How about finding the additional buffer space needed for future CPU and memory
add during the kdump load? Not sure about the feasibility of doing this in
kexec tool (userspace).

I may not understand what you are asking, but the x86 code, for kexec_file_load, does in fact allocate all the space needed (currently via CRASH_HOTPLUG_ELFCOREHDR_SZ) upon kdump load.

For kexec_load, I've had no problem asking the kexec tool to allocate a larger piece of memory for the elfcorehdr. But it is the same problem as CRASH_HOTPLUG_ELFCOREHDR_SZ; how big? In my workspace I tell kexec tool how big. If there are sysfs visible values for NR_CPU and memory, then we could have kexec pull those and compute.

Yeah dynamic calculation for PT_LOAD sections needed for possible memory may not be straightforward. But still I did not get the rational for limiting the possible PT_LOAD sections or memory ranges to only 1024. Although in kexec tool the max memory ranges for x86 is 32K.

commit 1bc7bc7649fa29d95c98f6a6d8dd2f08734a865c
Author: David Hildenbrand <david@xxxxxxxxxx>
Date:   Tue Mar 23 11:01:10 2021 +0100

    crashdump/x86: increase CRASH_MAX_MEMORY_RANGES to 32k

    virtio-mem in Linux adds/removes individual memory blocks (e.g., 128 MB
    each). Linux merges adjacent memory blocks added by virtio-mem devices, but
    we can still end up with a very sparse memory layout when unplugging
    memory in corner cases.

    Let's increase the maximum number of crash memory ranges from ~2k to 32k.
    32k should be sufficient for a very long time.

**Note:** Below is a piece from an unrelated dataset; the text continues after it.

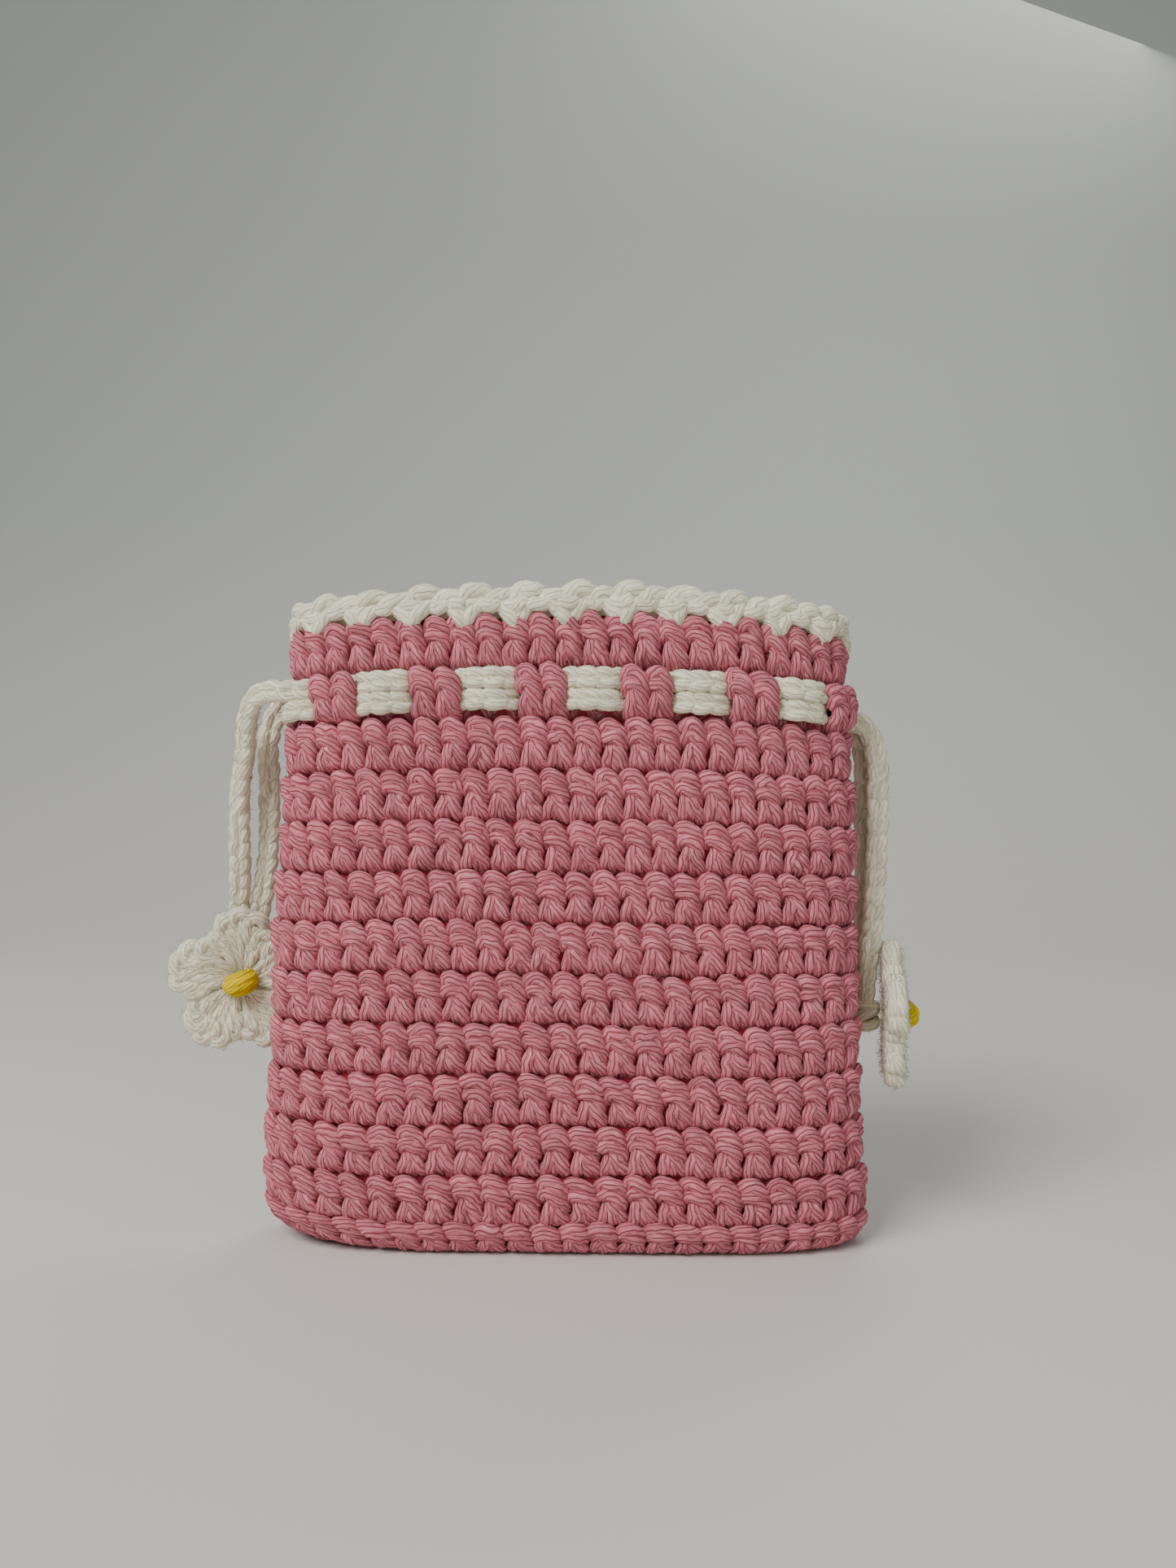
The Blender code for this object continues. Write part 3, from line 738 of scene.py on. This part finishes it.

    e_phnum field in the header is 16 bits wide, so we can fit a maximum of
    ~64k entries in there, shared with other entries (i.e., CPU). Therefore,
    using up to 32k memory ranges is fine. (if we ever need more than ~64k,

Do you see any issue if we increase the memory range count to 32K?

Thanks,
Sourabh Jain